In sum, the RFP assigns the right responsibilities to the intermediary, provides the autonomy necessary to meet those responsibilities, and leaves essential contract terms open for negotiation so that the parties can jointly structure a SIB that investors will accept and intermediaries can implement with confidence.  The “Service area information” section provides reasonable assumptions about participant cohorts, outcomes and measurement, and “indicative benefits” that help bring newbies up to speed and level the playing field for comparing proposals.  This information also offers a practical way to get the ball rolling in a nascent market that, as yet, has no benchmarks from the field.


The particulars of drafting RFPs often depend on local market conditions, such as characteristics of the service provider industry, legally-mandated and customary procurement and contracting practices, and economic and social circumstances that give rise to the need for services that the government does not provide directly.  In the case of SIBs, there will surely be a range of viable approaches that state and federal agencies will take to soliciting proposals, with no clearly superior way to bring this novel financial instrument to life.  That being said, the NSW RFP is a worthy starting point.
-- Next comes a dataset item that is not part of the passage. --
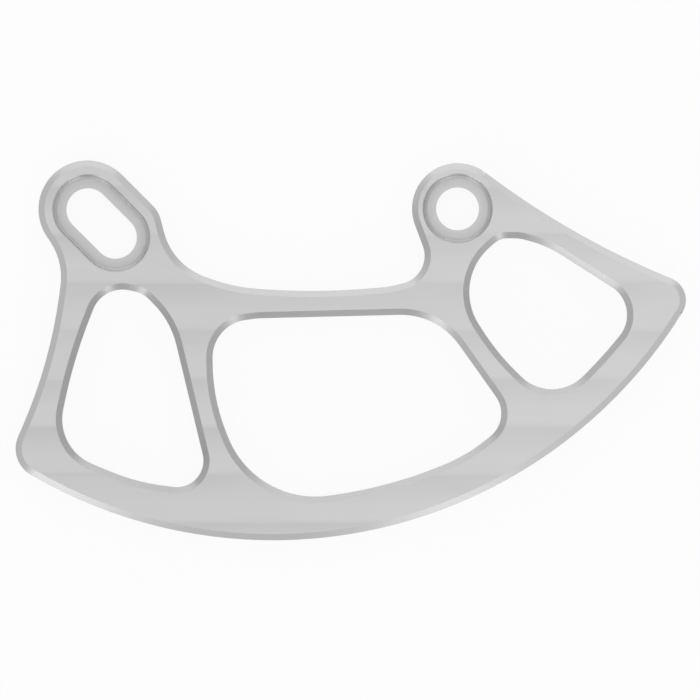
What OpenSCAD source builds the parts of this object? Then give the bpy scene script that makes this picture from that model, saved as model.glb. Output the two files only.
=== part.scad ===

Australia’s Treasury Department has done the embryonic market for Social Impact Bonds a great service by developing a procurement and contracting process that balances fairness, innovation and collaboration.  While no government can abdicate its responsibilities on matters of legal compliance, protecting public safety, and serving vulnerable populations, it is in the government’s own interest to encourage the private and social sectors to take a seat at the drawing board to help devise more effective ways to finance proven prevention programs.  NSW’s efforts show that the procurement community, broadly defined, has an important role to play in bringing SIBs to market.